-- begin COLLECTED MATERIAL --

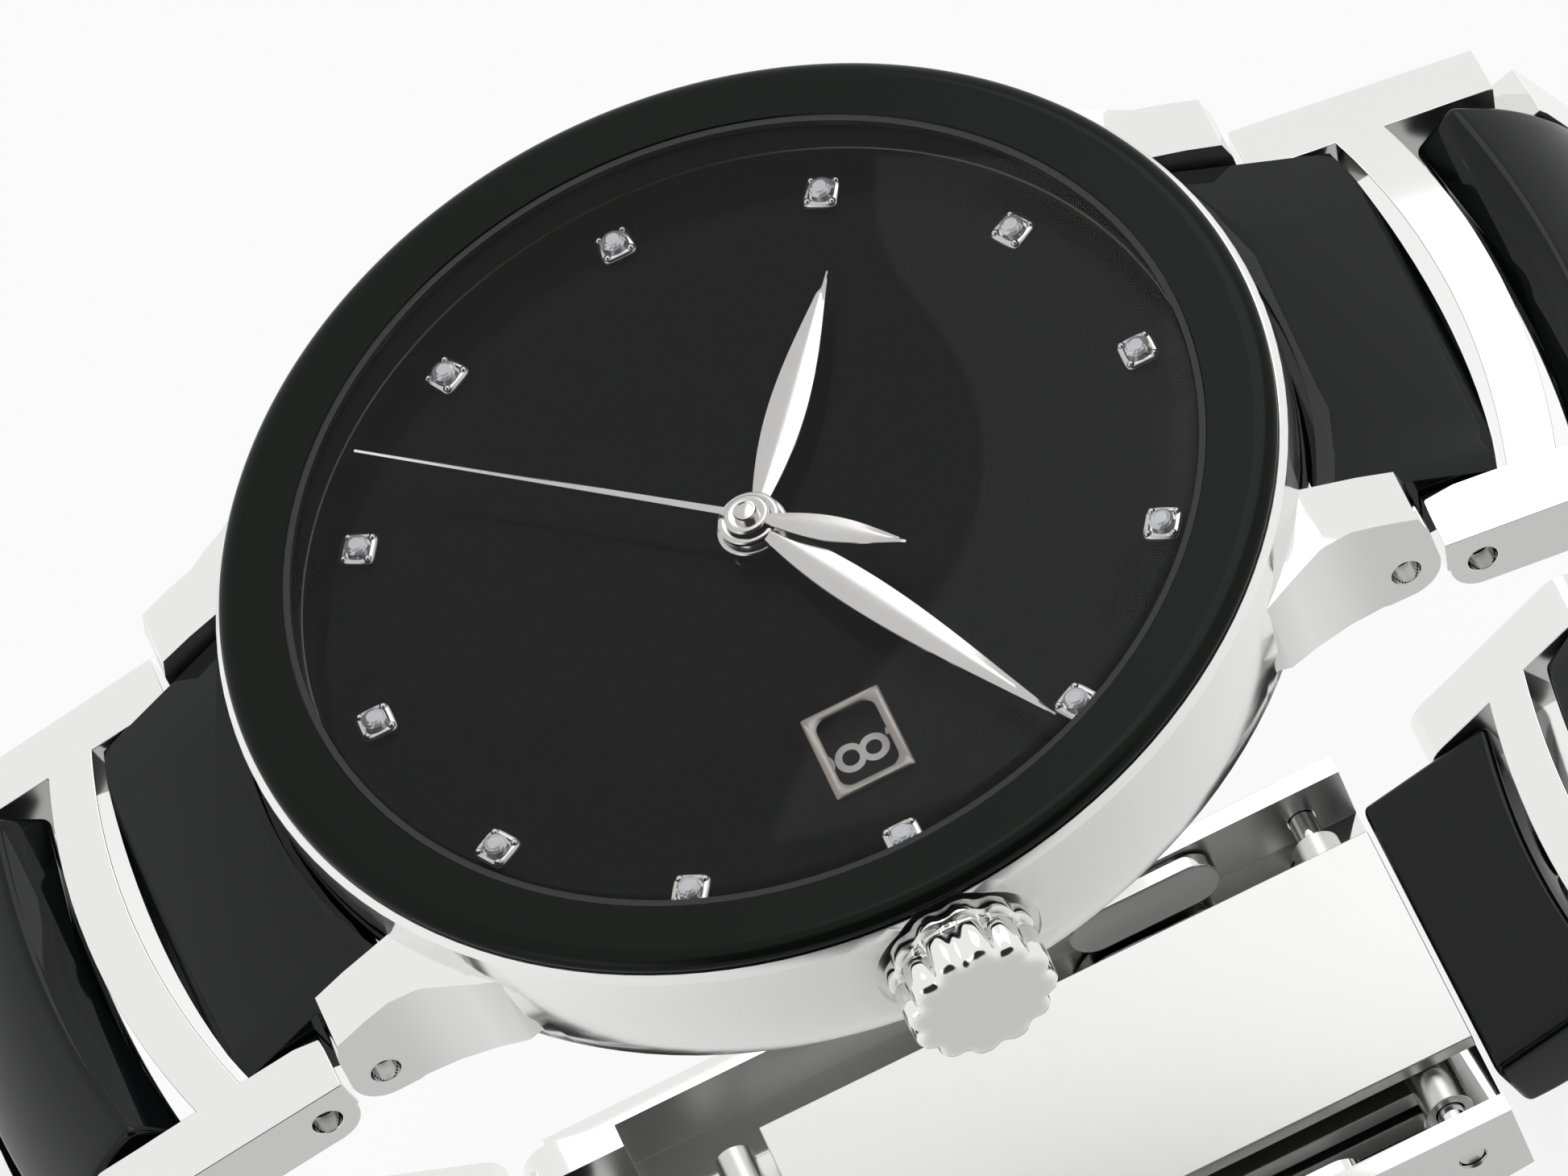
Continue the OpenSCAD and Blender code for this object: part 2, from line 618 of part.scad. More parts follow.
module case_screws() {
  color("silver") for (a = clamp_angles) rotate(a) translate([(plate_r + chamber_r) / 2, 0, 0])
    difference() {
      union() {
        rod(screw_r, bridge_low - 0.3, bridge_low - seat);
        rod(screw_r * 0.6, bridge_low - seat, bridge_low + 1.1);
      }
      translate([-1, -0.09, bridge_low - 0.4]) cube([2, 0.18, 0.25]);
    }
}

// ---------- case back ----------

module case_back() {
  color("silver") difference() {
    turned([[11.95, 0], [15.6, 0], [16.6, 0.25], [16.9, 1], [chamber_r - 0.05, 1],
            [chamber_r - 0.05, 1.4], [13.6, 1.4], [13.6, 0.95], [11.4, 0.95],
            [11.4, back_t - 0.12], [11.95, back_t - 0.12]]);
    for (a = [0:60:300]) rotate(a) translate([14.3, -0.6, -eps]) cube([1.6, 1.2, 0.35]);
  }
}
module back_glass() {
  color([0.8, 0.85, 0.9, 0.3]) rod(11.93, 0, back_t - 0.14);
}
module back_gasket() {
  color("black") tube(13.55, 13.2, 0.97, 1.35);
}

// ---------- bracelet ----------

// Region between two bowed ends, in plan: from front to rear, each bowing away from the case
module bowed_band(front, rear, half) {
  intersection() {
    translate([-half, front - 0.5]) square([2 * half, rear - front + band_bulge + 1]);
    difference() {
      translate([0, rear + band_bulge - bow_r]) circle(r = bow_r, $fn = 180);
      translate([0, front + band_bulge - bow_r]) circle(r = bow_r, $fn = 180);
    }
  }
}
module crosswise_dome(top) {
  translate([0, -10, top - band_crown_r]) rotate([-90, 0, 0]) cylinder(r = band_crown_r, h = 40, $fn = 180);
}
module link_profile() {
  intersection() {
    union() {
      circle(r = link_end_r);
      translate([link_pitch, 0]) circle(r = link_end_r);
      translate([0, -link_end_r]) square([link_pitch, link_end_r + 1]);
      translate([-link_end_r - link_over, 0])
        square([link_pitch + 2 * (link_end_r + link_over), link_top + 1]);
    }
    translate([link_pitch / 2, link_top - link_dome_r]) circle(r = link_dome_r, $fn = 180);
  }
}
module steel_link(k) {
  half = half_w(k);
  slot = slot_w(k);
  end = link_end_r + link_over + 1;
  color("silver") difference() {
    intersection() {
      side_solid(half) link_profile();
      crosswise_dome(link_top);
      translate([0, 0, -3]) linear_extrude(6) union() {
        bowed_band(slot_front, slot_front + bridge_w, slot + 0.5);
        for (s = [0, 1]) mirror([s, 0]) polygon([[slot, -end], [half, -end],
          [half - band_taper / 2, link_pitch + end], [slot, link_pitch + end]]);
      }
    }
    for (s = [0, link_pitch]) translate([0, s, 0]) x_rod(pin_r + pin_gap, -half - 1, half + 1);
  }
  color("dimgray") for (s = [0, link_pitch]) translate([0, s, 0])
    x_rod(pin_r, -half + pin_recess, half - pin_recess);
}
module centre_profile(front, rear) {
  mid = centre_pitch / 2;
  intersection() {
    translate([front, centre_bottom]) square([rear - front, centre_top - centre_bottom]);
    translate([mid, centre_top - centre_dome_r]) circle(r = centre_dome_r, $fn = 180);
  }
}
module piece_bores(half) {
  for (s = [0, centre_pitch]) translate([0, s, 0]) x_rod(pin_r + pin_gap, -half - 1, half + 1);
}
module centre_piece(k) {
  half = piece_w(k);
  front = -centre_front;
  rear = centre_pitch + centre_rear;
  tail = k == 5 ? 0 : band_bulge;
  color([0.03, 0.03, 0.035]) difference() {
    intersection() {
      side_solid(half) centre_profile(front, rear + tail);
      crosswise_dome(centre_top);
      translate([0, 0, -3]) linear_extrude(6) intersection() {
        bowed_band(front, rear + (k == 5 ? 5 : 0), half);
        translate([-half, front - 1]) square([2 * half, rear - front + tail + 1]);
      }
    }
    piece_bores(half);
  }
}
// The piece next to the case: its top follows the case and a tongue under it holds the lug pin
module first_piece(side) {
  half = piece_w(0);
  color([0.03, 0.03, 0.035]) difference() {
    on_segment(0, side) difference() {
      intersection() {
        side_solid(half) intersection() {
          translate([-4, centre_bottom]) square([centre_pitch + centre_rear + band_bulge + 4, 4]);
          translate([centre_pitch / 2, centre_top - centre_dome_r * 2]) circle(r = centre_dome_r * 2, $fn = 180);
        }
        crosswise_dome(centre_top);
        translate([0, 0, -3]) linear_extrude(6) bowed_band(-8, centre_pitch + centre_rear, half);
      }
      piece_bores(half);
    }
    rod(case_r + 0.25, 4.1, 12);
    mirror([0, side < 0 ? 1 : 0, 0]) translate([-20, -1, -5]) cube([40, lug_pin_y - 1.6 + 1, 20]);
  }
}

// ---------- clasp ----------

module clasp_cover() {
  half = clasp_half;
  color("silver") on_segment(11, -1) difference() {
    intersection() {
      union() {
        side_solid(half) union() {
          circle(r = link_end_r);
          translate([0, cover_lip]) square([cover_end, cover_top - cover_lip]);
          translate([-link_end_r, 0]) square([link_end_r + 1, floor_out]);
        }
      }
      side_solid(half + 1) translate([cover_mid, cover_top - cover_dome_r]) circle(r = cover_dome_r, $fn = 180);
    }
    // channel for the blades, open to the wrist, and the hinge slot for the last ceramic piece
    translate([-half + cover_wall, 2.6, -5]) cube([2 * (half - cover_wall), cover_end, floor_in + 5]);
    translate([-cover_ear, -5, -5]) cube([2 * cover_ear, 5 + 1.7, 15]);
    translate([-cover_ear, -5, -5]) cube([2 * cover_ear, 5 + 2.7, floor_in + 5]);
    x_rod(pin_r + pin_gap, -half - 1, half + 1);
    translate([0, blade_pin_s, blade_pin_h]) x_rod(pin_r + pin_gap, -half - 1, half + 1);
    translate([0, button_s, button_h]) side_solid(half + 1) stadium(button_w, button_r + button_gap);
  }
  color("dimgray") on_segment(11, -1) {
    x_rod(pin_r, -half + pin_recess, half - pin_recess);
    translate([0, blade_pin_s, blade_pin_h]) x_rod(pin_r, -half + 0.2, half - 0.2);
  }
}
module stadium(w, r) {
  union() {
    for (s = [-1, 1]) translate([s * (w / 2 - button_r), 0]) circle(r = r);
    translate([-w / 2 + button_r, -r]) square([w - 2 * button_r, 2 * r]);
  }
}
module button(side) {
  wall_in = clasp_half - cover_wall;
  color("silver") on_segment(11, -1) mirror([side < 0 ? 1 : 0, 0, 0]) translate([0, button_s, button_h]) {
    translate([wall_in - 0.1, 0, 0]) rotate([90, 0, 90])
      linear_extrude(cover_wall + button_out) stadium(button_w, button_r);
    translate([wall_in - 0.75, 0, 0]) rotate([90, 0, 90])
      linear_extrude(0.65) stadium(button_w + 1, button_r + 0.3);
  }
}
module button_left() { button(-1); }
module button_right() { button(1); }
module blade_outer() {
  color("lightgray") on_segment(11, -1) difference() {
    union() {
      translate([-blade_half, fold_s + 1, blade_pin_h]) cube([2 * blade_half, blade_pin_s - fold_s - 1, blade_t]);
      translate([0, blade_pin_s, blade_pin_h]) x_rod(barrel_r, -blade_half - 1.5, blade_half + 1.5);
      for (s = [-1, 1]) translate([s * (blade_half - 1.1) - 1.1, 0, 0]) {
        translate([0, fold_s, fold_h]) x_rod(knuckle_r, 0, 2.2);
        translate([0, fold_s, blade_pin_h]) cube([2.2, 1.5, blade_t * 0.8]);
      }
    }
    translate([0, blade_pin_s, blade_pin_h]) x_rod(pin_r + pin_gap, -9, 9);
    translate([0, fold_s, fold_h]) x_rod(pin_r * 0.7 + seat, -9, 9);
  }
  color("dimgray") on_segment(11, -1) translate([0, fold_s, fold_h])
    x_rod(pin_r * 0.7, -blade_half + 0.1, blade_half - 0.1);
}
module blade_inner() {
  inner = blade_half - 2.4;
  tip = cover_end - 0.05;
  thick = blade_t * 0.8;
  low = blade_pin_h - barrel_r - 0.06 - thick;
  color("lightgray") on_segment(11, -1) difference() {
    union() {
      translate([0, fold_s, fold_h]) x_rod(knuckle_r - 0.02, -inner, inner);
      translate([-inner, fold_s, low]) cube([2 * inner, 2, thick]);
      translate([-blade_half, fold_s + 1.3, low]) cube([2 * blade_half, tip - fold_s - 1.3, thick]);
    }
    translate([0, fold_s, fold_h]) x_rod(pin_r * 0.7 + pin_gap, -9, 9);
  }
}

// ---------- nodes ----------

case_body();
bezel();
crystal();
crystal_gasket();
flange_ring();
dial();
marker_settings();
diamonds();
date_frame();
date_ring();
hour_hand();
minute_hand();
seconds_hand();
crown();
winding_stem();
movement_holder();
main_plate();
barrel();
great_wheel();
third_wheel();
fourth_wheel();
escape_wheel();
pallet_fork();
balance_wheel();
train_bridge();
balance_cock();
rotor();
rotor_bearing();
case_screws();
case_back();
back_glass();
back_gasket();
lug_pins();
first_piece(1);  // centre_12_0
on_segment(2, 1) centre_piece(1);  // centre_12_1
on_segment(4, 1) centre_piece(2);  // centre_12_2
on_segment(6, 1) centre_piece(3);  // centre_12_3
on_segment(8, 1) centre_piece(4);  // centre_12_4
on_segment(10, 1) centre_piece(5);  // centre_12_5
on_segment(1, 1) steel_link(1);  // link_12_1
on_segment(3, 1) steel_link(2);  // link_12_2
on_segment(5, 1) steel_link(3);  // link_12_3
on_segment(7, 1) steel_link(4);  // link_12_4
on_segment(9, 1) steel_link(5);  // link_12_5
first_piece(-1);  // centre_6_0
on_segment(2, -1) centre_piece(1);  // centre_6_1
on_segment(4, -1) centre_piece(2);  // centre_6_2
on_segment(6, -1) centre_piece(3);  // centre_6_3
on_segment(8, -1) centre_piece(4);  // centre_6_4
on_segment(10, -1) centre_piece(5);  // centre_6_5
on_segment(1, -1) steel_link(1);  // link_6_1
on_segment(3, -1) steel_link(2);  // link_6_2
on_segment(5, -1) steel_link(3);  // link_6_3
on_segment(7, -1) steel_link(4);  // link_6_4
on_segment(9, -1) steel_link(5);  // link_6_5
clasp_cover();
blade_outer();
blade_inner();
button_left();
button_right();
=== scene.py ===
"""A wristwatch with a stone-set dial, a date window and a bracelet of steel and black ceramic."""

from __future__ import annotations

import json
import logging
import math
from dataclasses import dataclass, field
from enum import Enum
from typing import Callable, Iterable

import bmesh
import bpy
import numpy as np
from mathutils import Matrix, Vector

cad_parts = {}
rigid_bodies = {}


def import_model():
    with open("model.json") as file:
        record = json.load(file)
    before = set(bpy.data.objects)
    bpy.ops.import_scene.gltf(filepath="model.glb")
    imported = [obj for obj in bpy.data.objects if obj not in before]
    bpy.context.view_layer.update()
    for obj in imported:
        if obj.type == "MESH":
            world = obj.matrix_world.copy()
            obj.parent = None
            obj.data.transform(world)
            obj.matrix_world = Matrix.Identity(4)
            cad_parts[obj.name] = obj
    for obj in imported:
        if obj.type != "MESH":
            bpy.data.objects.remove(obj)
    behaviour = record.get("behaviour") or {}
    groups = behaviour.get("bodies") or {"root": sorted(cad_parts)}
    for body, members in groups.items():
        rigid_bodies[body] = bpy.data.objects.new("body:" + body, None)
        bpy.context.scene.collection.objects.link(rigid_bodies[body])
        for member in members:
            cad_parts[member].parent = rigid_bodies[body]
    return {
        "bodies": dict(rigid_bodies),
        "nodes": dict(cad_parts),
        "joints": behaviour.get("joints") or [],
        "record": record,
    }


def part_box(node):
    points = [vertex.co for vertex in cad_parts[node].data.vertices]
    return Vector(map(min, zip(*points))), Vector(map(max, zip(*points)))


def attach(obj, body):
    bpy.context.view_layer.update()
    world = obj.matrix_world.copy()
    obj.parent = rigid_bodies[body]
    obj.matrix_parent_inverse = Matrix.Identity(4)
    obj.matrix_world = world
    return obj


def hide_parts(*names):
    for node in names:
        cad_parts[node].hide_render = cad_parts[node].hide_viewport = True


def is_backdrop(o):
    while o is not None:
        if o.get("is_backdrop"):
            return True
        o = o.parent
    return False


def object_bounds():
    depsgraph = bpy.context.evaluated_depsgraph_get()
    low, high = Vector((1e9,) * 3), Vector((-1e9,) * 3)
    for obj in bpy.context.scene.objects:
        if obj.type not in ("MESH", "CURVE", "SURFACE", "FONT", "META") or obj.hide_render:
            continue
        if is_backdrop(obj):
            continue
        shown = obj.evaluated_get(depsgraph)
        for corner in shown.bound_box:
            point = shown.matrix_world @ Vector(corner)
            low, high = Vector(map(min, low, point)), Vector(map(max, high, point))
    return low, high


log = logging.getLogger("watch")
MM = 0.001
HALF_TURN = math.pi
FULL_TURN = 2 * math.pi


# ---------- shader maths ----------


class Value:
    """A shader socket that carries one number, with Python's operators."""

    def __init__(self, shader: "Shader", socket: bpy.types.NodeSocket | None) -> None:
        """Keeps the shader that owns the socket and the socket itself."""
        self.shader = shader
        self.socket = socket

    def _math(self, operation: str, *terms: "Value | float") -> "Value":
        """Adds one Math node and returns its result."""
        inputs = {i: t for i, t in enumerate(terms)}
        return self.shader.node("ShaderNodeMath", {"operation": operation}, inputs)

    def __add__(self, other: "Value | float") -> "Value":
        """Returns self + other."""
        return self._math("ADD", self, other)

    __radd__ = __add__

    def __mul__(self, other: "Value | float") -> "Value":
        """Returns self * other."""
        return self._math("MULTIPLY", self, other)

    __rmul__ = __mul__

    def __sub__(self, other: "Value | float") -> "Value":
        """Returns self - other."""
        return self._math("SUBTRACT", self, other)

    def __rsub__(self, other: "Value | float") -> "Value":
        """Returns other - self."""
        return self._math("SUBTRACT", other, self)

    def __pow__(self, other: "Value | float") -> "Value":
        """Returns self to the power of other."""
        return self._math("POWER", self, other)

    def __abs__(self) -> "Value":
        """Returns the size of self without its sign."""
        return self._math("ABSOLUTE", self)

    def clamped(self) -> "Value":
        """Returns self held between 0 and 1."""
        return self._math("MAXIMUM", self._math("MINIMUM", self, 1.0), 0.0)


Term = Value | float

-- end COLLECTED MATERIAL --

» **WORK TO DO**: Everything from the line with "on_segment(10, -1) centre_piece(5);" through the line with "zip(*points))), Vector(map(max, zip(*points)))", both ends included, should be repeated exactly; nothing else should appear.

» **SOLUTION TO THIS TASK**:
on_segment(10, -1) centre_piece(5);  // centre_6_5
on_segment(1, -1) steel_link(1);  // link_6_1
on_segment(3, -1) steel_link(2);  // link_6_2
on_segment(5, -1) steel_link(3);  // link_6_3
on_segment(7, -1) steel_link(4);  // link_6_4
on_segment(9, -1) steel_link(5);  // link_6_5
clasp_cover();
blade_outer();
blade_inner();
button_left();
button_right();
=== scene.py ===
"""A wristwatch with a stone-set dial, a date window and a bracelet of steel and black ceramic."""

from __future__ import annotations

import json
import logging
import math
from dataclasses import dataclass, field
from enum import Enum
from typing import Callable, Iterable

import bmesh
import bpy
import numpy as np
from mathutils import Matrix, Vector

cad_parts = {}
rigid_bodies = {}


def import_model():
    with open("model.json") as file:
        record = json.load(file)
    before = set(bpy.data.objects)
    bpy.ops.import_scene.gltf(filepath="model.glb")
    imported = [obj for obj in bpy.data.objects if obj not in before]
    bpy.context.view_layer.update()
    for obj in imported:
        if obj.type == "MESH":
            world = obj.matrix_world.copy()
            obj.parent = None
            obj.data.transform(world)
            obj.matrix_world = Matrix.Identity(4)
            cad_parts[obj.name] = obj
    for obj in imported:
        if obj.type != "MESH":
            bpy.data.objects.remove(obj)
    behaviour = record.get("behaviour") or {}
    groups = behaviour.get("bodies") or {"root": sorted(cad_parts)}
    for body, members in groups.items():
        rigid_bodies[body] = bpy.data.objects.new("body:" + body, None)
        bpy.context.scene.collection.objects.link(rigid_bodies[body])
        for member in members:
            cad_parts[member].parent = rigid_bodies[body]
    return {
        "bodies": dict(rigid_bodies),
        "nodes": dict(cad_parts),
        "joints": behaviour.get("joints") or [],
        "record": record,
    }


def part_box(node):
    points = [vertex.co for vertex in cad_parts[node].data.vertices]
    return Vector(map(min, zip(*points))), Vector(map(max, zip(*points)))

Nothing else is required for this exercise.